El presidente Andrés Manuel López Obrador suele estirar al máximo la liga cuando decide violar la ley. Lo cual hace consuetudinariamente.
La campaña negra que encabeza desde hace dos semanas en contra de la aspirante presidencial opositora Xóchitl Gálvez da cuenta precisa de lo anterior: violentando las leyes que él mismo impulsó desde sus tiempos de opositor, se inmiscuye descaradamente en el proceso electoral, augurando un supuesto triunfo de su “movimiento” en las elecciones de 2024, atacando y denigrando a sus adversarios políticos, así como exponiendo su información privada y sensible, abusando del poder al usar a las instituciones del Estado Mexicano como ariete político.
Todo eso es mucho, pero mucho más grave que lo que hizo Vicente Fox en la campaña de 2006, cuando desde la palestra presidencial llamaba a “no cambiar de caballo a mitad del río”, en referencia a no votar por otro partido que no fuera el PAN. López Obrador ha superado con creces esos abusos de poder y con un agravante: en aquel entonces no estaba regulado lo que podía decir una autoridad en relación con los procesos electorales. Hoy sí está normado y es así porque el propio López Obrador presionó para tener una legislación restrictiva en materia de elecciones.

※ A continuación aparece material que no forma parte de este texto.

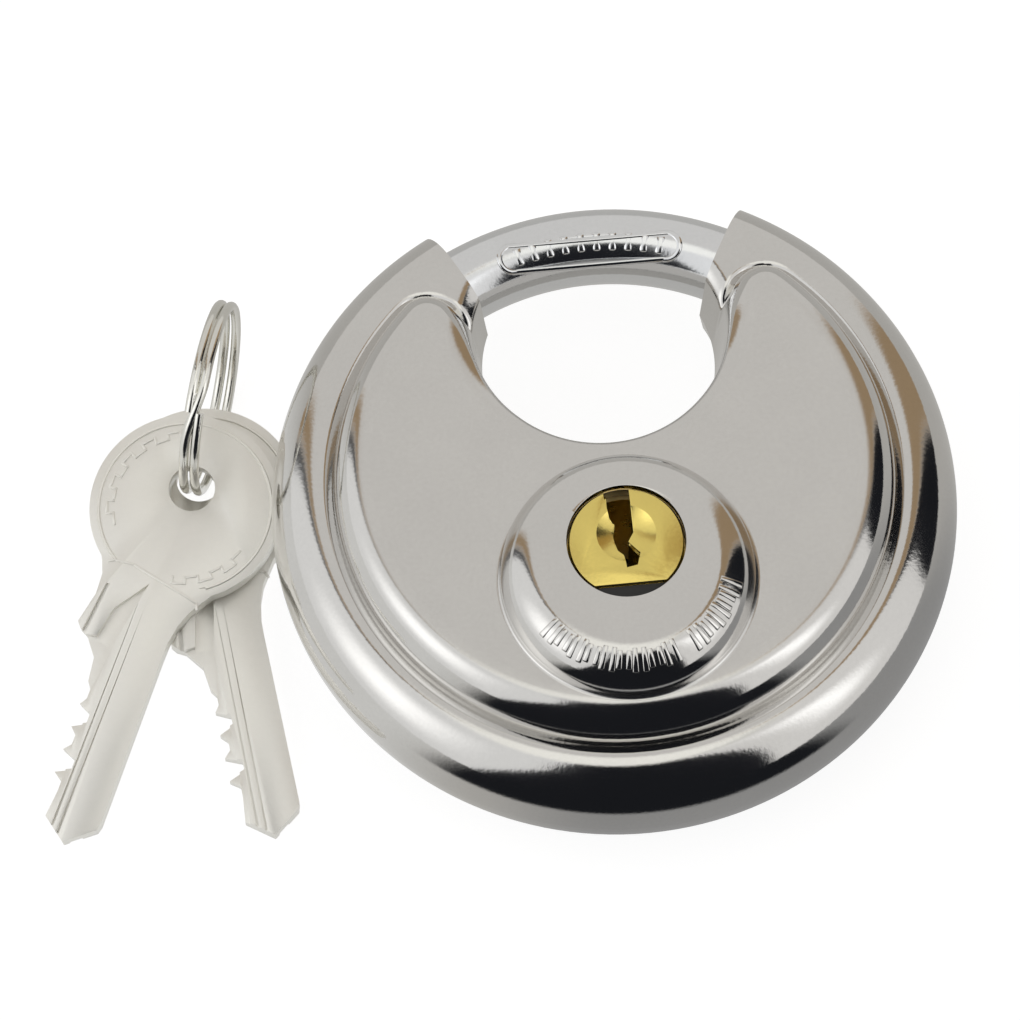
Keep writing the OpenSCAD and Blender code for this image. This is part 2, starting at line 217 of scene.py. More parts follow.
def horn_share(bearing):
    """1 at the mouth's two horns, and 0 at the back of the mouth, by the bearing in degrees."""
    return min(max((135 - bearing) / 40, 0), 1)


def lip_width(share):
    """The lip is a little wider at the horns, in mm."""
    return 1.5 + 1.2 * share


def lip_drop(x, y):
    """How far the turned-over lip of the mouth lies below the face."""
    share = horn_share(math.degrees(math.atan2(abs(x - MOUTH[0]), y - MOUTH[1])))
    out = (math.hypot(x - MOUTH[0], y - MOUTH[1]) - LIP_R) / lip_width(share)
    if out >= 1:
        return 0
    return (1 + 0.5 * share) * (1 - math.sqrt(1 - (1 - max(out, 0)) ** 2))


def case_height(x, y):
    """Height of the pressed surface over the middle plane of the case, in mm."""
    reach = math.hypot(x, y)
    if reach > CREST_R:
        return RIM_H * math.sqrt(max(1 - ((reach - CREST_R) / (DISC_R - CREST_R)) ** 2, 0))
    inside = CREASE_R - reach
    beside = abs(x) * math.cos(HORN) - y * math.sin(HORN) if reach > LIP_R else SHOULDER
    edge = min(inside, beside)
    if inside < CORNER and beside < CORNER and reach > LIP_R:
        edge = CORNER - math.hypot(CORNER - inside, CORNER - beside)
    if edge > 0:
        rise = 1 - min(edge / SHOULDER, 1)
        high = CREASE_H + (HALF_T - CREASE_H) * math.sqrt(1 - rise * rise)
    else:
        high = CREASE_H + (RIM_H - CREASE_H) * math.sin(min(-edge / CREASE_W, 1) * math.pi / 2)
    return high - lip_drop(x, y)


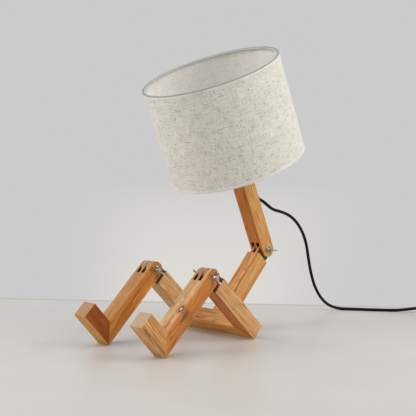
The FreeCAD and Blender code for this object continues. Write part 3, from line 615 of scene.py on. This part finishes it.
bulb_cap = turned("bulb_screw_cap", elbow, neck_dir, screw_profile, plated_brass, 72,
                  screw_thread)
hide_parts("bulb_cap")
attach(bulb_cap, "neck")

# Shade frame: a ring of 3 mm wire in each edge of the drum and a spider of three arms welded to a
# flat ring that sits on the holder's collar. All of it is dipped in white paint, and the top ring's
# paint is drawn grey as painted shade inside the drum's top edge.


def dipped_wire(name, thin_paint, paint):
    """Wire dipped in satin paint: the paint is thinner and darker between its runs, 4 mm apart."""
    material, tree, shader = new_material(name)
    place = node(tree, "TexCoord").outputs["Object"]
    runs = node(tree, "TexNoise", {"Vector": place, "Scale": 260, "Detail": 3}).outputs["Fac"]
    colour = node(tree, "ValToRGB", {"Fac": runs}, stops=[(0.3, thin_paint), (0.65, paint)]).outputs[0]
    connect(tree, colour, shader, "Base Color")
    rough = node(tree, "MapRange", {"Value": runs, "To Min": 0.3, "To Max": 0.5}).outputs[0]
    connect(tree, rough, shader, "Roughness")
    relief = node(tree, "Bump", {"Strength": 0.4, "Distance": 0.00008, "Height": runs})
    connect(tree, relief.outputs[0], shader, "Normal")
    return material


white_wire = dipped_wire("white_painted_wire", "#d9d7d0", "#ebe9e3")
finish("shade_spider", white_wire)
finish("shade_bottom_ring", white_wire)
# The top ring is drawn grey: painted shade inside the drum's top edge
finish("shade_top_ring", dipped_wire("top_ring_painted_shade", "#a5a9a5", "#b9bdb9"))

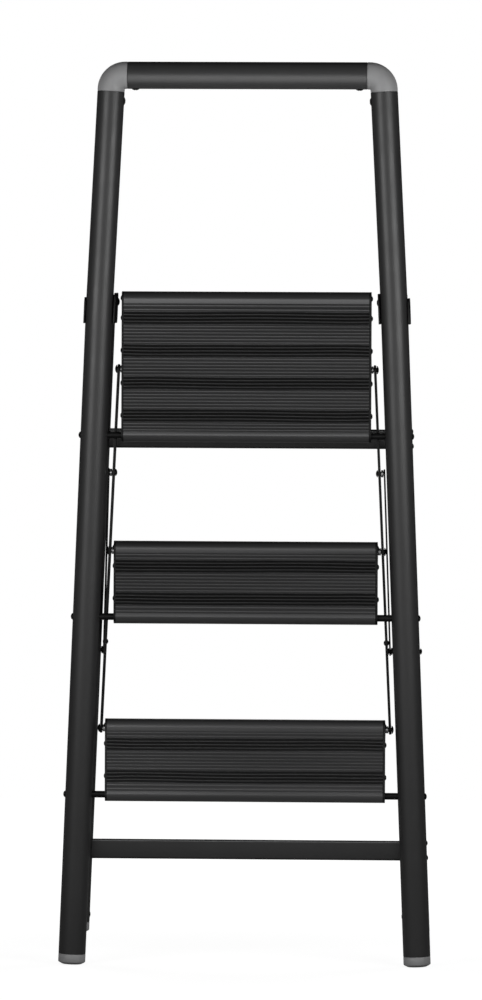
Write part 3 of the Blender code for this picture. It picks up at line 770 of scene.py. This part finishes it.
def nosing_front():
    """Front quarter of a nosing's section, drawn out a little along the deck, from the deck outwards."""
    points = []
    steps = 14
    for step in range(steps + 1):
        angle = math.pi / 2 * step / steps
        reach = (NOSING_RADIUS + NOSING_DRAW) * math.sin(angle) - NOSING_DRAW
        points.append((-NOSING_RADIUS * math.cos(angle), reach))
    return points


def tread_outline(tread):
    """Section of a tread: reeded deck, two nosings, and a webbed foot with a screw port under each strip."""
    span = tread_span(tread)
    under = -NOSING_RADIUS + DECK_THICKNESS
    boss = -NOSING_RADIUS + STRIP_DEPTH + DECK_THICKNESS
    meet = math.degrees(math.acos(-under / NOSING_RADIUS))
    outline = reeded_face(tread)
    outline += [(y, span + z) for y, z in nosing_front()]
    outline += arc((0, span), NOSING_RADIUS, 90, -180 + meet, 24)[1:]
    half_boss, half_web, half_foot = STRIP_WIDTH / 2 + 0.0015, 0.0009, 0.0045
    foot_top = NOSING_RADIUS - 0.0018
    for centre in reversed(strip_centres(tread)):
        one_side = [
            (under, half_boss),
            (boss, half_boss - 0.0020),
            (boss, half_web),
            (PORT_Y - 0.0028, half_web),
            (PORT_Y - 0.0013, 0.0030),
            (PORT_Y + 0.0013, 0.0030),
            (PORT_Y + 0.0028, half_web),
            (foot_top, half_web),
            (foot_top, half_foot),
            (NOSING_RADIUS, half_foot),
        ]
        outline += [(y, centre + z) for y, z in one_side]
        outline += [(y, centre - z) for y, z in reversed(one_side)]
    outline += arc((0, 0), NOSING_RADIUS, 180 - meet, -90, 24)[:-1]
    outline += [(y, -z) for y, z in reversed(nosing_front())]
    return [(FRONT_Y + y, TREAD_Z[tread] + z) for y, z in outline]


def tread_deck(tread):
    """Extrusion from end to end, with a bore through each nosing."""
    node = f"{tread}_deck"
    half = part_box(node)[1].x
    deck = plate(f"{node}_extrusion", tread_outline(tread), lambda z: -half, lambda z: half)
    through = (0, half + 0.01, FRONT_Y)
    bores = [
        drill(*through, TREAD_Z[tread], ROD_RADIUS + GAP),
        drill(*through, TREAD_Z[tread] + tread_span(tread), NOSING_BORE),
    ]
    stand_for(smooth(carve(deck, bores), 28), node)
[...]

A estas alturas nada debería extrañarnos de un hombre para quien no hay límites en su ambición de poder y que en el pasado estuvo dispuesto en varias ocasiones a provocar caos y poner el riesgo la de por sí frágil estabilidad del país.
Pero la diferencia es que ahora tiene un poder como no lo tuvo ninguno de sus antecesores. Desde el propio Fox, quien no tuvo el valor de aplicarle la ley por desacatar un amparo –algo que parece ser el deporte favorito de todos los morenistas, como el autoritario represor que mal gobierna Veracruz- y a quien en ese entonces López Obrador le gritó “¡cállate chachalaca!” para que dejara de meterse en la elección, misma que perdió, principalmente, por su necedad y soberbia, que permitieron que se desvaneciera su ventaja inicial gracias a una campaña negra de propaganda, mismas que también presionó para que fueran prohibidas en la legislación electoral.
Campaña negra que, como se mencionó al principio, hoy mismo López Obrador dirige contra Xóchitl Gálvez con resultados que se les están revirtiendo. Los aspirantes morenistas –“corcholatas” les puso él mismo para humillarles, a lo que sin pizca de dignidad todos accedieron gustosos- fueron desaparecidos de la conversación y la agenda pública, mientras que la senadora panista se ha convertido en una opción real para un frente opositor que hasta hace un mes, no tenía nada para competir en serio en las elecciones del año entrante.
Pero más allá de las posibilidades de competencia y hasta de triunfo de uno u otro bando, es altamente preocupante el ya conocido desprecio por la legalidad de López Obrador y sus huestes. En el caso de que Xóchitl Gálvez llegara a ser nominada candidata y eventualmente ganara las elecciones, ¿el obradorato reconocería una derrota? La historia nos indica que no. Nunca las han reconocido.
Lo que nos lleva a plantear otro escenario: ¿qué pasaría si López Obrador no acepta ni reconoce un escenario adverso? ¿Aun si fuese contundente? No es muy difícil responderse esa pregunta.
El proceso de la sucesión presidencial está tan contaminado, tan lleno de ilegalidades –que han sido irresponsablemente consentidas por las autoridades electorales-, que no es impensable ni improbable una posible anulación de la elección si, además de todo, durante los comicios el morenato se dedicara a reventarlos en el supuesto de que los números no les den. Tienen la estructura y los recursos para hacerlo. Y a muchos de los “mapaches” del viejo régimen operando para ellos.
Sería un autogolpe de consecuencias inconmensurables y fatídicas para México. ¿Será capaz López Obrador? ¿Hay algo de lo que no lo sea?